__DATA EXTRACT__:
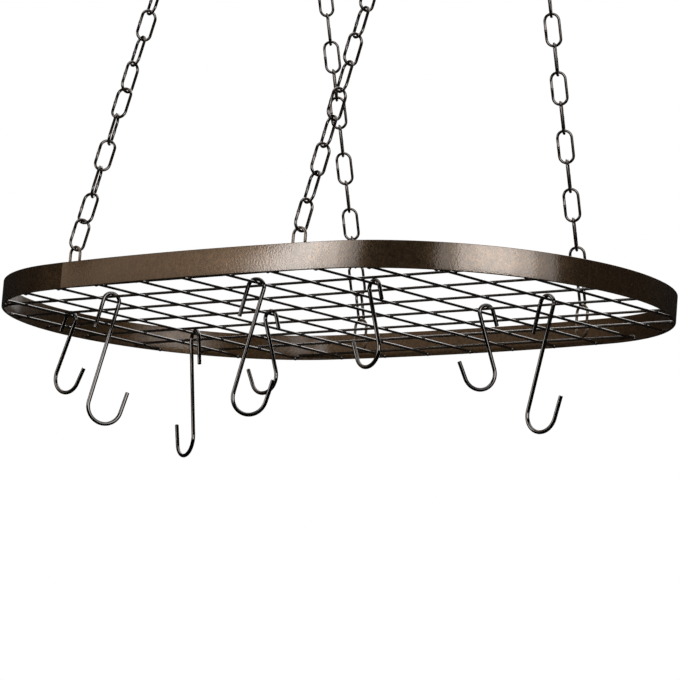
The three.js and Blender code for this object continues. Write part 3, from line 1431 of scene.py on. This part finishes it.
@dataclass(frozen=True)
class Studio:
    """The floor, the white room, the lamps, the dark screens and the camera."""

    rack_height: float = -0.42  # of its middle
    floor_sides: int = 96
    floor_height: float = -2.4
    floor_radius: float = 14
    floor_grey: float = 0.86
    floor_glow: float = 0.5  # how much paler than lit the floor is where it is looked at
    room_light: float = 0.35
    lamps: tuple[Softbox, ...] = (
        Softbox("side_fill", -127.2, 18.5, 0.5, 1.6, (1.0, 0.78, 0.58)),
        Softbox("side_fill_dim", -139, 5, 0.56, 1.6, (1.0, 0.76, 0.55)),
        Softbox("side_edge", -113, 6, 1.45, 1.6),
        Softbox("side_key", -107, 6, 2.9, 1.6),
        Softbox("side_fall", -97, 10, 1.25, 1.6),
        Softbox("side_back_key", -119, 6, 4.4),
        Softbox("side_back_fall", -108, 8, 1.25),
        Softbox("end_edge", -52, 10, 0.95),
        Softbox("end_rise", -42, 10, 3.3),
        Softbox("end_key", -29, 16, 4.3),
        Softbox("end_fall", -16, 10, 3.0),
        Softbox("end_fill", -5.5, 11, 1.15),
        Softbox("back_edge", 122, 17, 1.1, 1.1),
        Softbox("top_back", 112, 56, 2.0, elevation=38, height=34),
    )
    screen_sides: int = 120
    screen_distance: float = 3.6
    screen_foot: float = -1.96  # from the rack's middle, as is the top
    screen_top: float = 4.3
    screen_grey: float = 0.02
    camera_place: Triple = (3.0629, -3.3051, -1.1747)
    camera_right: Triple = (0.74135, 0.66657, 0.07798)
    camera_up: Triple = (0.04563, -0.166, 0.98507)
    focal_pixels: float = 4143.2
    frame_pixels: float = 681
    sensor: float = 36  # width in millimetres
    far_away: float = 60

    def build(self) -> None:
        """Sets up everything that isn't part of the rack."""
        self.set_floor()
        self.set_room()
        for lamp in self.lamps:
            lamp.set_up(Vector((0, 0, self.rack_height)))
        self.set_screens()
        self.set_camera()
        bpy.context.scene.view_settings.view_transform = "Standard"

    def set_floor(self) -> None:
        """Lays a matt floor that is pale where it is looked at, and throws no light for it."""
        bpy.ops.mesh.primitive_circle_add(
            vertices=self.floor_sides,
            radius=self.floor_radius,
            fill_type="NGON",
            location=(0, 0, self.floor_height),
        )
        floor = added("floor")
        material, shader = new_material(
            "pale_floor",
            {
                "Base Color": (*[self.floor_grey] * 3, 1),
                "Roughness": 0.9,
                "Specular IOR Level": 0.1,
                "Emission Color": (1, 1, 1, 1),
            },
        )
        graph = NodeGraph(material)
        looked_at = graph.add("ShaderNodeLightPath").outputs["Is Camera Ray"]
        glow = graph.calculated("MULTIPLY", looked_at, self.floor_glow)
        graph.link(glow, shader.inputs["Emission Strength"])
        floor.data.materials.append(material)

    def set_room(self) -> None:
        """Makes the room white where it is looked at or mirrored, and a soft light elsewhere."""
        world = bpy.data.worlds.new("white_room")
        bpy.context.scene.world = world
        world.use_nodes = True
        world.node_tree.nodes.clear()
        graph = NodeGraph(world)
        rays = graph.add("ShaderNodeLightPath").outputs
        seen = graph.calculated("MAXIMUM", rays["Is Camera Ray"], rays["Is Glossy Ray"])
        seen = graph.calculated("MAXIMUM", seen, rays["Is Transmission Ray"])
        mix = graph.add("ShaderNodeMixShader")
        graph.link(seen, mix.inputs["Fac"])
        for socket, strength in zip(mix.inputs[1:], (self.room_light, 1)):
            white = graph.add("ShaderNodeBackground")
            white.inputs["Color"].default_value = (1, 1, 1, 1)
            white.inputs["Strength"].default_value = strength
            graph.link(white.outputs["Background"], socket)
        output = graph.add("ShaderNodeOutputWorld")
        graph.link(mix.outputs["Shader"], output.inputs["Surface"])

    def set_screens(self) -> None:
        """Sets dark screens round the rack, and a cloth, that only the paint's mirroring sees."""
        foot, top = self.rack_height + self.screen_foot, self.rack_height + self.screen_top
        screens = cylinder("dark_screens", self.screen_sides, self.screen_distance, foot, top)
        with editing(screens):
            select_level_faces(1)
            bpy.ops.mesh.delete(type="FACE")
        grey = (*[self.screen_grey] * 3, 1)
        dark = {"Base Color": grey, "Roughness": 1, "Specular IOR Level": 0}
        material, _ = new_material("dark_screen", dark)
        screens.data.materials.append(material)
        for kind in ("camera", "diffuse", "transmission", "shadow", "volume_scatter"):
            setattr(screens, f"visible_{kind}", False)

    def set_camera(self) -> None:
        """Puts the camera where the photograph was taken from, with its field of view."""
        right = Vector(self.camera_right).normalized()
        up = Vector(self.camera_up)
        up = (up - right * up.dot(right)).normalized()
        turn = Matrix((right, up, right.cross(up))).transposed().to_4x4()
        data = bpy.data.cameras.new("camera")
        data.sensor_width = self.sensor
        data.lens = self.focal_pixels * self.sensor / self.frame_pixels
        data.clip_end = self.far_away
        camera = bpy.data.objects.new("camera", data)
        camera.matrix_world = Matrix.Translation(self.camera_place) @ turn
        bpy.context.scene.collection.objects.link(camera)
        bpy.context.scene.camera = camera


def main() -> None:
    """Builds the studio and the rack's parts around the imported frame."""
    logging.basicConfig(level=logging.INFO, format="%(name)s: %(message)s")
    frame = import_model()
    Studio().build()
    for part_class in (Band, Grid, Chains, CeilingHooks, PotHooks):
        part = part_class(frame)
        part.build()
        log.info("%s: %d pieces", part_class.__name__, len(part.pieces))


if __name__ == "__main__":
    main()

__THE EXERCISE__:
Identify the lines that contain the string "scene", and copy every one of them.

__SOLUTION__:
The three.js and Blender code for this object continues. Write part 3, from line 1431 of scene.py on. This part finishes it.
        bpy.context.scene.view_settings.view_transform = "Standard"
        bpy.context.scene.world = world
        bpy.context.scene.collection.objects.link(camera)
        bpy.context.scene.camera = camera